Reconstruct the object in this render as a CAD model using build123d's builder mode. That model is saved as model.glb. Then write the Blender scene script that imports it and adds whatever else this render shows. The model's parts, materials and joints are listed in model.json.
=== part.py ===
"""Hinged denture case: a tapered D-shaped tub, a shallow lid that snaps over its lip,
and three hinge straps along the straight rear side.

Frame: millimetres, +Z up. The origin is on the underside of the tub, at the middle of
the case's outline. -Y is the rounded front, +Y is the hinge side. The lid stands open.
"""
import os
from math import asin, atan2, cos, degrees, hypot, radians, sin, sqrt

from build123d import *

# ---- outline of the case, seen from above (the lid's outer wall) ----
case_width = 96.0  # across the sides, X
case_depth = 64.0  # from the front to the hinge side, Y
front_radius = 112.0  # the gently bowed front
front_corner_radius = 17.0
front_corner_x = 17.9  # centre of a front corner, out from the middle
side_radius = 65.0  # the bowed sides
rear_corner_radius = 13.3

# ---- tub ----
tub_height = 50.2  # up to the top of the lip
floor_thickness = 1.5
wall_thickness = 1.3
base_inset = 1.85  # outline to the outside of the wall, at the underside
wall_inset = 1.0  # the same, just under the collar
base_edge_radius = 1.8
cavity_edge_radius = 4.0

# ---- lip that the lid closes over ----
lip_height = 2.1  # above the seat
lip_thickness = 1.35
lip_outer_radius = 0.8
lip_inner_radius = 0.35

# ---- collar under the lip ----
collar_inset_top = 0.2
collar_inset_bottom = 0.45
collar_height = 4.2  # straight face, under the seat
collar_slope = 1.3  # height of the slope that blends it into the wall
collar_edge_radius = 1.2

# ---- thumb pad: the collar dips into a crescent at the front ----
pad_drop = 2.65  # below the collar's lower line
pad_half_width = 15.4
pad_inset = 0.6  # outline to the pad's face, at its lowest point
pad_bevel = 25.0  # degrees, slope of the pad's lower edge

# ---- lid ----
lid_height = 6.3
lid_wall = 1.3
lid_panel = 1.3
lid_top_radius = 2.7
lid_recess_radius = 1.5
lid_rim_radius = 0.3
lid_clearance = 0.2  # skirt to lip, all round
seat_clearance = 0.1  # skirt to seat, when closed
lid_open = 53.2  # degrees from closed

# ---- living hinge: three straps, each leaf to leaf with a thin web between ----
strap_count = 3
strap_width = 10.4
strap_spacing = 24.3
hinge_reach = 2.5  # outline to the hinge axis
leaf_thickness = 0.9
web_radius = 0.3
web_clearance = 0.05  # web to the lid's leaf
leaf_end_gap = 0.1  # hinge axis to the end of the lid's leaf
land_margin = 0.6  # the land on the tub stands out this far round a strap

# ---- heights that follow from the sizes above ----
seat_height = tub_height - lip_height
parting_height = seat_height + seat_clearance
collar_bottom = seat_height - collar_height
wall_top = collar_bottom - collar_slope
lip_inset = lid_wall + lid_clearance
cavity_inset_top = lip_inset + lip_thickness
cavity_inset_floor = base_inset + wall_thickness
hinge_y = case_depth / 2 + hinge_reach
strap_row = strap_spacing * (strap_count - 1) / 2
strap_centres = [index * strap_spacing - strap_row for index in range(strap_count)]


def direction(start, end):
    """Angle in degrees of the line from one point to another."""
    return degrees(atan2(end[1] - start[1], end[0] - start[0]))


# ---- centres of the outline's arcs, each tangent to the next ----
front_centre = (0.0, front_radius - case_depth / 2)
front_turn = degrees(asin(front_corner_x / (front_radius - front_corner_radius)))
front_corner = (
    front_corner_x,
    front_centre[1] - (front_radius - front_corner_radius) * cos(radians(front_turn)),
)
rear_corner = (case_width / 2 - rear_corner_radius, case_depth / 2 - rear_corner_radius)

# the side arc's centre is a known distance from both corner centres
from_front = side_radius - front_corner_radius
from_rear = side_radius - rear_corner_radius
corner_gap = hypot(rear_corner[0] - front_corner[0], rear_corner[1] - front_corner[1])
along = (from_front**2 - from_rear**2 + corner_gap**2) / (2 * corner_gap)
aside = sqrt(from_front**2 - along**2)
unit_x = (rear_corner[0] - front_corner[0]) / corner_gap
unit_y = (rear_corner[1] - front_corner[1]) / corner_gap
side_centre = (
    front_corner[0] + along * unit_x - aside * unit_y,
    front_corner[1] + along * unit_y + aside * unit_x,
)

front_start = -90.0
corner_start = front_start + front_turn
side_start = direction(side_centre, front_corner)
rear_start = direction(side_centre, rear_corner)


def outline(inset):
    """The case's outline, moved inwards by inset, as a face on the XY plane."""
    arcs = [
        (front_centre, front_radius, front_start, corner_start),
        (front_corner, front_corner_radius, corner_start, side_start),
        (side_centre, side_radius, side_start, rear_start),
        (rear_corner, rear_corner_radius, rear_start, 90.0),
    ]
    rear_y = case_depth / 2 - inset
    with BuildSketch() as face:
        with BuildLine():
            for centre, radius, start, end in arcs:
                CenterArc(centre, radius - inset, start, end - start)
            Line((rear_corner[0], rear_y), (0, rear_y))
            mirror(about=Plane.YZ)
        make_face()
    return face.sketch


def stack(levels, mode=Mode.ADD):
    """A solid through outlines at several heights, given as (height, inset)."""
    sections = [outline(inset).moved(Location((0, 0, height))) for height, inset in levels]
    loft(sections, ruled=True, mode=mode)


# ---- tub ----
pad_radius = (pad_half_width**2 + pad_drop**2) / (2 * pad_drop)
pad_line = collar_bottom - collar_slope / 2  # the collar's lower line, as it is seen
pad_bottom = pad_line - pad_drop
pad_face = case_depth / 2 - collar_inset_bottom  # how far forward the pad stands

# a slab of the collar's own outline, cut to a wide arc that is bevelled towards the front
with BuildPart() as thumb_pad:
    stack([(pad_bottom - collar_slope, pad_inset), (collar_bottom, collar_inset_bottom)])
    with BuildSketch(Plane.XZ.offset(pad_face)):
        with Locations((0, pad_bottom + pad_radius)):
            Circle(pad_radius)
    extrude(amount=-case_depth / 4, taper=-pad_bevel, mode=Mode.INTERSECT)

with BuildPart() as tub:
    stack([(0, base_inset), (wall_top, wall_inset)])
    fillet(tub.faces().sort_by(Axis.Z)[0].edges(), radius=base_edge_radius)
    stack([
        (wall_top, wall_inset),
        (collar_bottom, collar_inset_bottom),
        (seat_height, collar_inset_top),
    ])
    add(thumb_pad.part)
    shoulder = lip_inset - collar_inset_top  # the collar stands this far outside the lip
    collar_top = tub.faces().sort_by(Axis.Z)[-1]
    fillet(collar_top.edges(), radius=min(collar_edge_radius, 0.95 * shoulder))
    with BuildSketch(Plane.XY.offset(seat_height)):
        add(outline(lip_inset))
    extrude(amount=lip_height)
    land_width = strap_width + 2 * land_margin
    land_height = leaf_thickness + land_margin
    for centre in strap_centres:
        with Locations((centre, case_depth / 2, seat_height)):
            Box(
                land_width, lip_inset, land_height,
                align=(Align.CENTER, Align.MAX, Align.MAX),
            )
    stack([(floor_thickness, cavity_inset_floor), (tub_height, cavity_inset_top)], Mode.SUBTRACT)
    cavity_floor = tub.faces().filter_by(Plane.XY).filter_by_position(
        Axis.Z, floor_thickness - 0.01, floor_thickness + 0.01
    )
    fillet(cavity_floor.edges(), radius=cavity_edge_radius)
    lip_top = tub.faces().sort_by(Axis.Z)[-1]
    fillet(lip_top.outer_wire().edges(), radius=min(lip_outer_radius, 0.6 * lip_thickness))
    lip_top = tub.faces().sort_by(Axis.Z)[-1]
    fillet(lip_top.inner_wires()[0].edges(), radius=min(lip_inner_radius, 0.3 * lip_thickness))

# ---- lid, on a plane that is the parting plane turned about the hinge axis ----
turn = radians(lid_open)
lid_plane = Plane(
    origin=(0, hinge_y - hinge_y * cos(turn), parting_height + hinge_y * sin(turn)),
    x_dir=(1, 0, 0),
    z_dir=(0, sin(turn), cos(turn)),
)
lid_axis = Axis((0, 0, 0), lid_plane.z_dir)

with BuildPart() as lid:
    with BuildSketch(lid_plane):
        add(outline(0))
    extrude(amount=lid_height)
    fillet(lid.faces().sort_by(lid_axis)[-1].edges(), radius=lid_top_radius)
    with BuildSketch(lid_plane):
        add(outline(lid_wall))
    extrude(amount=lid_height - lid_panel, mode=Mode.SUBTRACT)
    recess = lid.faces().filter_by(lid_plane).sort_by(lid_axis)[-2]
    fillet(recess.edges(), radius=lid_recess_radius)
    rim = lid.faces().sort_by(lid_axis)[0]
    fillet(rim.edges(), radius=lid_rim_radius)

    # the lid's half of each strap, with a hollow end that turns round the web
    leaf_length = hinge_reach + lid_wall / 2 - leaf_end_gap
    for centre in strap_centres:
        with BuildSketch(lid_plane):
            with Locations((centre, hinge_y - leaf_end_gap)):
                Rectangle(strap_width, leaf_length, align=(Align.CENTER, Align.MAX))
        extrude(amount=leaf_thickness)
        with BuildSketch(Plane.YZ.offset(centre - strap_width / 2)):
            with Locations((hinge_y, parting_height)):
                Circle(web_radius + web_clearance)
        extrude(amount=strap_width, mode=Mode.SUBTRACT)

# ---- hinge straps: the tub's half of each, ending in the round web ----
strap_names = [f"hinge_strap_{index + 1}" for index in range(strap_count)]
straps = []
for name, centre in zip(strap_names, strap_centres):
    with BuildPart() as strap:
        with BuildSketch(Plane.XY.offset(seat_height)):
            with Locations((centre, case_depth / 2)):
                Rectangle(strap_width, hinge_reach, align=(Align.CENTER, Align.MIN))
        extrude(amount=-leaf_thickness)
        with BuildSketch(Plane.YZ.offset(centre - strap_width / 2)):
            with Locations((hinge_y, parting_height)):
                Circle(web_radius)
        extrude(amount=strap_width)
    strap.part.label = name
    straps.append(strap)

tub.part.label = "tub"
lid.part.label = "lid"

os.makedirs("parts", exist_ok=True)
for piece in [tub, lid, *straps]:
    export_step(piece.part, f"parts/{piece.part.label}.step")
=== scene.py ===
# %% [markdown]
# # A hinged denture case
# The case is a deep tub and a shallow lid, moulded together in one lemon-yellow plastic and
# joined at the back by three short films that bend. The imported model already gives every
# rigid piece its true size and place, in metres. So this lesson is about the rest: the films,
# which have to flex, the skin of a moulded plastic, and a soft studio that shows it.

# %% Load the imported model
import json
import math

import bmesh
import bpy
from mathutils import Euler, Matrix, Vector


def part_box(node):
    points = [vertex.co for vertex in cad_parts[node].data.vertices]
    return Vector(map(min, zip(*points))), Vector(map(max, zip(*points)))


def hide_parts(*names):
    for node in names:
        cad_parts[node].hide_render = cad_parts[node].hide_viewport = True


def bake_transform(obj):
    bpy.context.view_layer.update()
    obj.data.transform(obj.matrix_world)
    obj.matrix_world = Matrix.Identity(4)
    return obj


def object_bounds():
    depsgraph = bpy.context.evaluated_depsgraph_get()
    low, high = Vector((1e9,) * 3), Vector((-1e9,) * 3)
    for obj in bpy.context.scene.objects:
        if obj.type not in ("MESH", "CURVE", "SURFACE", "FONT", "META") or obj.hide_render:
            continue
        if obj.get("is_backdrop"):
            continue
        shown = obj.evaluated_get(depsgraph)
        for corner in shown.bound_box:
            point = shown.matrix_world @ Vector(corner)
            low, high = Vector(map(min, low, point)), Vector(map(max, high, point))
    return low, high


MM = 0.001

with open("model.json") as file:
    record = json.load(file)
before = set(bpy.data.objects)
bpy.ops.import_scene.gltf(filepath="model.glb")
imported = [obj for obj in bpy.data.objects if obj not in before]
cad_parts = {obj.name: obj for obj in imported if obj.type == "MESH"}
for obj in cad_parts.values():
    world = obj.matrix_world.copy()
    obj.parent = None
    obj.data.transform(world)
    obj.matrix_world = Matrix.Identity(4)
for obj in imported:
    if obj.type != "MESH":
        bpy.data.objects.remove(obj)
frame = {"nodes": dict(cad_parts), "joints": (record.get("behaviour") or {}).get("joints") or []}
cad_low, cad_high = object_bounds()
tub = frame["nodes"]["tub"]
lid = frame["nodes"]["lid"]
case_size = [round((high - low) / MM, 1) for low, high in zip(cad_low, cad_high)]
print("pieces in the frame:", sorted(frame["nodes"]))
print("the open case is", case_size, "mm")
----
Task to complete:
Retype, exactly and in full, the lines above from the one containing "# ---- hinge" through the one containing "depsgraph = bpy.context.evaluated_depsgraph_get()".

Worked solution:
# ---- hinge straps: the tub's half of each, ending in the round web ----
strap_names = [f"hinge_strap_{index + 1}" for index in range(strap_count)]
straps = []
for name, centre in zip(strap_names, strap_centres):
    with BuildPart() as strap:
        with BuildSketch(Plane.XY.offset(seat_height)):
            with Locations((centre, case_depth / 2)):
                Rectangle(strap_width, hinge_reach, align=(Align.CENTER, Align.MIN))
        extrude(amount=-leaf_thickness)
        with BuildSketch(Plane.YZ.offset(centre - strap_width / 2)):
            with Locations((hinge_y, parting_height)):
                Circle(web_radius)
        extrude(amount=strap_width)
    strap.part.label = name
    straps.append(strap)

tub.part.label = "tub"
lid.part.label = "lid"

os.makedirs("parts", exist_ok=True)
for piece in [tub, lid, *straps]:
    export_step(piece.part, f"parts/{piece.part.label}.step")
=== scene.py ===
# %% [markdown]
# # A hinged denture case
# The case is a deep tub and a shallow lid, moulded together in one lemon-yellow plastic and
# joined at the back by three short films that bend. The imported model already gives every
# rigid piece its true size and place, in metres. So this lesson is about the rest: the films,
# which have to flex, the skin of a moulded plastic, and a soft studio that shows it.

# %% Load the imported model
import json
import math

import bmesh
import bpy
from mathutils import Euler, Matrix, Vector


def part_box(node):
    points = [vertex.co for vertex in cad_parts[node].data.vertices]
    return Vector(map(min, zip(*points))), Vector(map(max, zip(*points)))


def hide_parts(*names):
    for node in names:
        cad_parts[node].hide_render = cad_parts[node].hide_viewport = True


def bake_transform(obj):
    bpy.context.view_layer.update()
    obj.data.transform(obj.matrix_world)
    obj.matrix_world = Matrix.Identity(4)
    return obj


def object_bounds():
    depsgraph = bpy.context.evaluated_depsgraph_get()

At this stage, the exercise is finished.